You don’t have to wire this together yourself. Plenty of off-the-shelf construction software now has AI baked in, and for the custom pieces, automation specialists like Good Smart Idea can connect your existing tools so the takeoffs, schedule, and invoices actually talk to each other instead of living in five apps.

The goal isn’t a high-tech jobsite. It’s getting your nights and weekends back from paperwork so you can spend the day building.

FAQ

Will AI replace my estimators or PMs?

No. It removes grunt work, the takeoffs, the data entry, the repetitive emails, so your people spend time on pricing, relationships, and problem-solving. A good estimator with AI tools simply gets through more bids without burning out.

Is this affordable for a small contractor?

The office-focused tools usually run on monthly subscriptions, often in the range of other software you already pay for. You can start with one tool for your biggest pain point and expand only if it earns its keep. The expensive stuff, robotics and drones, is optional and not where you begin.

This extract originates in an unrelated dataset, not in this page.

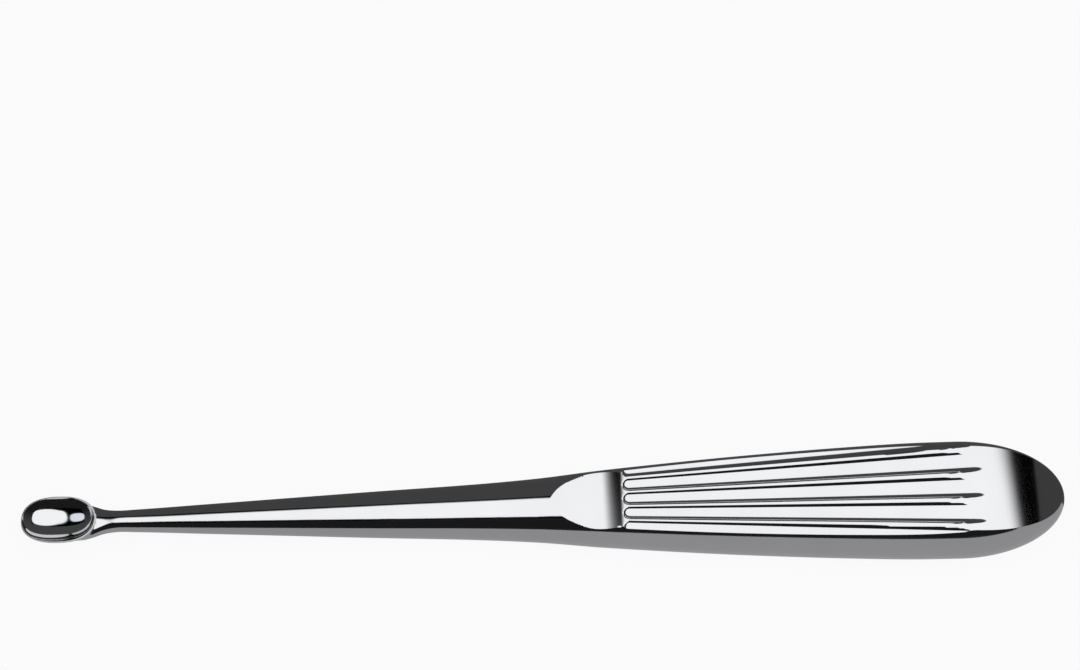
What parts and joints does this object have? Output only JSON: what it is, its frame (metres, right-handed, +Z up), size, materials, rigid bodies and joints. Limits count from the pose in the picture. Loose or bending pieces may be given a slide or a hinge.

How accurate are AI takeoffs from plans?

Good on clean digital drawings, shakier on messy or hand-marked ones. Use them as a fast first draft a human checks, not a final count. The time saved is real, but skipping the review is how you bid a job short.

What about data security on project files?

Ask any vendor where your data is stored, whether it’s used to train their models, and who can see it. Reputable construction software keeps your files private and lets you opt out of model training. Read that before you upload a client’s plans.

Where should I actually start?

Pick the task that wastes the most of your time right now, usually document search, RFIs, or repetitive emails, and try one tool there. Prove it saves hours, then add the next piece. Trying to adopt everything at once is the fastest way to abandon all of it.